Ghost : rencontre avec Tobias Forge (1/2)

Dans un café parisien bien connu des amateurs de hard rock, Tobias Forge achève une longue journée d’interviews. Il faut dire que l’actualité est riche pour Ghost, entre la sortie d’un EP de reprises en mai et, quelques jours plus tard, le coup d’envoi d’une grande tournée européenne avec huit dates prévues dans l’Hexagone. Dans cette première partie d’interview, le frontman passionné évoque sa relation avec la France et se confie sur l’avenir, le sentiment de nostalgie et le temps qui passe…

Bonjour Tobias ! Dans quelques semaines Ghost entame en France la partie européenne du Re-Imperatour 2023, de la plus belle des manières : huit dates sont prévues à Rouen, Lyon, Toulouse, Rennes, Lille, Strasbourg, Nice et Nantes. Qu’est-ce qui t’a fait choisir autant de villes de province pour le coup d’envoi de cette tournée ?

L’idée m’est venue il y a quelques années, avant notre premier premier concert en tête d’affiche à Paris, à la Cigale je crois, il y a combien de temps de ça … six, sept ans déjà ? Je ne suis plus très sûr ! [Le concert de la Cigale a eu lieu en décembre 2015, ndlr]. Étant amateur et collectionneur de merch de beaucoup de groupes plus anciens, j’avais bien remarqué sur des posters et des tshirts de tournées de Motörhead, Metallica, ou Iron Maiden, qu’à une époque ils avaient donné énormément de concerts partout en France, et pas uniquement à Paris. Je me suis fait la remarque qu’ils ne le faisaient plus, et que plus aucun « gros » groupe ne le faisait d’ailleurs. J’ai demandé pourquoi à notre attaché de presse en France, il m’a dit que ces groupes, à ce moment-là de leur carrière, ne souhaitaient plus faire de grandes tournées partout en France comme ça. Alors je lui ai demandé si Ghost pouvait faire ça. Il m’a répondu « Bien sûr ! »

 

Tout simplement !

Et oui ! J’ai demandé à mon promoteur s’il pouvait nous organiser une tournée dans plusieurs villes en France, et il nous a booké 10 concerts en province ! Et cette tournée [en 2016, ndlr] a été, de loin, la meilleure qu’on ait jamais faite jusque là.

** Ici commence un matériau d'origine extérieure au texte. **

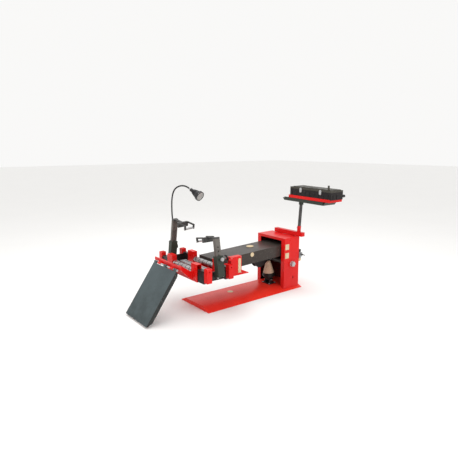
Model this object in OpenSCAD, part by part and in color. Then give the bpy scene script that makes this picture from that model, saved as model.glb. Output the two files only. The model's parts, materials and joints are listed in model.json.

Je ne parle pas juste de l’excellente cuisine [rires], mais surtout du fait que vous avez tellement de super salles de concert ici !

Si on baisse la jauge à 1000 personnes, il y a vraiment énormément de très bonnes salles en France, mais aussi en Belgique, aux Pays-Bas ou en Allemagne. Le fait de pouvoir jouer devant mille personnes à plein d’endroits différents, c’est déjà formidable. Et vous avez aussi plusieurs Zéniths en France, ce qui veut dire aussi la possibilité de jouer plusieurs fois devant 5000 personnes. Donc ça permet aussi d’avoir l’étape suivante en tête : une tournée des salles moyennes, puis un peu plus tard, une tournée des Zéniths…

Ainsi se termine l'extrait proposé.